I always tell my team that there’s nothing harder to do than something that looks incredibly easy. The consumer delight in something that’s intuitive is very hard to realise until you see consumers use it.

We built a usability lab in our tech hub in New York, so that we can bring users in and test our products. If you haven’t seen your product ideas in real time action with the consumer, you haven’t fully tested your products. It’s the first few seconds on how they react that’s crucial.

For digital, if it’s not intuitive from the first few seconds, it’s not worth the rest of the testing time. Testing with our consumers is an example of how we can get the consumer insight to enable us to really work with their input and keep up to date in innovation.

What will we be talking about this time next year in the payments industry?

We’re on a long journey, and we’ve got a long way to go.
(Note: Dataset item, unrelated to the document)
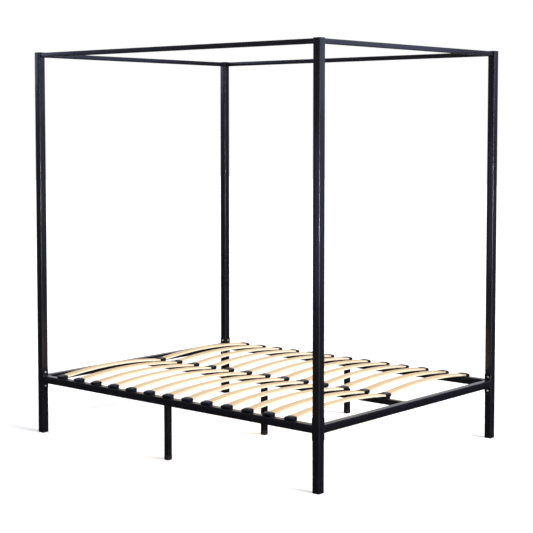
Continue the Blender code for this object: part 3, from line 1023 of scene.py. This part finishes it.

Improved connectivity and tokenisation will definitely be one as were seeing an increase in uses for it such as the connected car and connected home devices.

We’re seeing commerce platforms also moving towards tokenisation. The infrastructure seems to be playing out really well. We want to enable better web experiences, and the more value propositions that we can create around your Mastercard that make your life better is a great outcome for us. We’re seeing meaningful transaction volumes now that are making the investments that the company made three years ago look good! Now we’re really seeing the growth in different and emerging markets.

Wearables will also continue to scale. Right now, we’re mainly using phones that are integrated with payments, but that’s not the only way that consumers do commerce by any means, so we’ve got to spread it out.

The adoption of fintechs emerging with banks will also become common. People always talk about fintech and whether it’s a threat. It may be to some level, but it enables a high degree of innovation. We see so much opportunity to create these new relationships with the creative people who have the idea, the banks who have the accounts, the customer, and us in the middle providing the infrastructure.